2. You Don’t Have a Clear Sense of Direction
Since tax preparation doesn’t have a formal degree program, you’re most likely going to wing it throughout your journey. At least in the initial days of your career. Although this freedom of choice in your career may seem liberating at first, it can be counterproductive later on. When you do not have a defined path ahead of you, it can be hard to decide which way you want to go. Furthermore, the industry is not particularly warm towards new talent. So finding the right mentor might be a struggle for most new tax preparers. This is while your head is still buzzing with a million questions about how to navigate your way through the tax industry.
Where do you want to apply to study for a PTIN? Which courses in the associate’s degree would best suit your aspirations as a tax preparer?
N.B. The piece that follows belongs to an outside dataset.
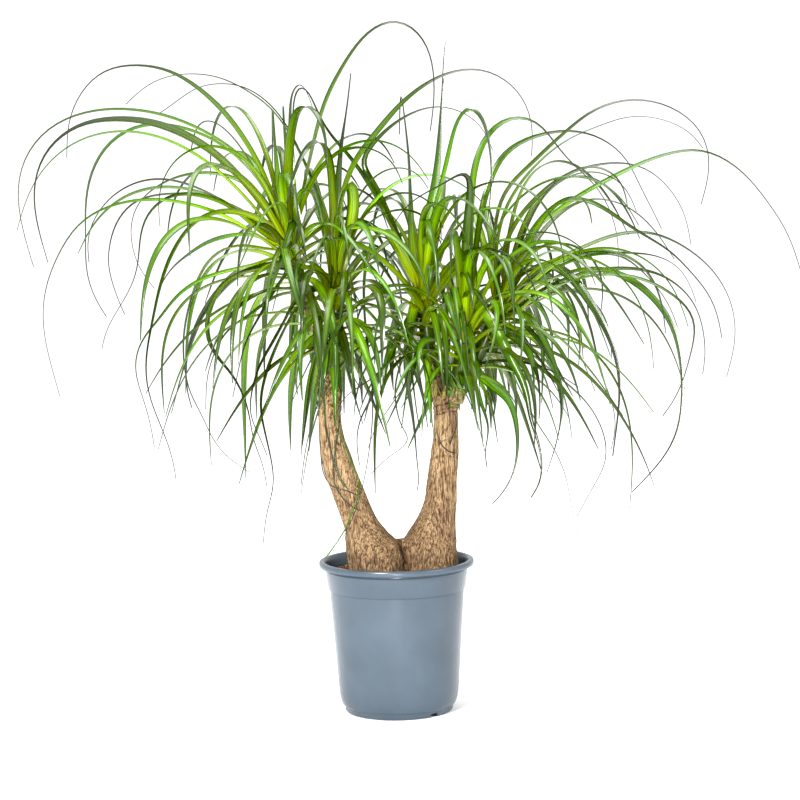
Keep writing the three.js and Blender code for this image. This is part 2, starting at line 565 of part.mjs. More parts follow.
// Shortest distance between two straight stretches, p to q and r to s
function stretchGap(p, q, r, s) {
  const u = q.clone().sub(p);
  const v = s.clone().sub(r);
  const w = p.clone().sub(r);
  const a = u.dot(u);
  const b = u.dot(v);
  const c = v.dot(v);
  const d = u.dot(w);
  const e = v.dot(w);
  const spread = a * c - b * b;
  let m = spread > 1e-9 ? THREE.MathUtils.clamp((b * e - c * d) / spread, 0, 1) : 0;
  const n = THREE.MathUtils.clamp((b * m + e) / c, 0, 1);
  m = THREE.MathUtils.clamp((b * n - d) / a, 0, 1);
  return w.addScaledVector(u, m).addScaledVector(v, -n).length();
}

// Everything that a new leaf has to pass: straight stretches with a thickness and an owner
const inTheWay = [];
function standInTheWay(points, radii, owner) {
  for (let i = 0; i + 1 < points.length; i += 1) {
    inTheWay.push({ from: points[i], to: points[i + 1], radius: radii[i], owner });
  }
}

for (const stem of [LEFT_STEM, RIGHT_STEM]) {
  const points = stem.map(([x, y, z]) => new THREE.Vector3(x, y, z));
  standInTheWay(points, stem.map(([, , , rx, ry]) => Math.max(rx, ry) + 1), 'trunk');
}
for (const [name, branch] of Object.entries(BRANCHES)) {
  const head = HEADS[name];
  const points = branch.map(([x, y, z]) => new THREE.Vector3(x, y, z));
  points.push(head.base);
  standInTheWay(points, branch.map(([, , , radius]) => radius + 1), `branch_${name}`);
  const tip = head.base.clone().addScaledVector(head.axis, head.length);
  standInTheWay([head.base, tip], [head.radius], name);
}
for (const { centre: [x, y], low, high, radius, stand } of DRY_BASES) {
  const ends = [low, high + TALLEST_DRY_BASE].map((z) => new THREE.Vector3(x, y, z));
  standInTheWay(ends, [radius + stand + 2], 'trunk');
}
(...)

Which niche of tax preparation should you specialize in? How do you find the best strategies to implement the 17,000-pages-long tax code? And most importantly, how do you adapt to the varying ways in which tax preparation takes place these days?
3. Getting the License Can Be Difficult
Getting IRS-approved licensure could be quite a complicated process for many people. While it’s a straightforward process as far as the studies are concerned, your licensing can take time in some instances.
These may include not having credible qualifications or a recognized degree or diploma, not providing complete details, or simply not performing well on your IRS PTIN test. So unless you score a minimum of 70% on your test (you can retake the test though it lowers your credibility), and provide complete, updated documents, the IRS may not be exactly fast in processing your application!
4. It’s Mostly Seasonal Work
Eccentric is perhaps the best word to describe how a tax preparer’s world functions. You can get your combination of academic qualifications, specialize in any niche you deem suitable, and set up your workspace wherever you prefer and however you like it. But not all setups and paths will lead you to a stable, sizeable income for the whole year. Most of the average tax preparer’s earnings are only seasonal and occasional.
And even though there are plenty of clients, they’ll only require your service for a specific set of days, after which you’ll have to look for new clients to sustain the job. In a nutshell, it’s mostly seasonal work, and during your initial years as a tax preparer, you’ll often find yourself fighting the urge to quit the industry altogether!
There are numerous perks to becoming a seasoned tax preparer. These can include a good income, easy access to the field, little to no capital for a start-up, and numerous opportunities to grow and excel in the tax industry. However, the job does not come easy either, and you will have to cross multiple barriers on your way to success. However, if you persist and persevere during the hard days, you will reap the numerous benefits of becoming a tax preparer a few years down the road. The most important thing to remember is that, like all careers, it takes some time to become good at the job. However, the more you practice, increase your tax-related acumen, and further your education in the field, the more successful you are bound to be.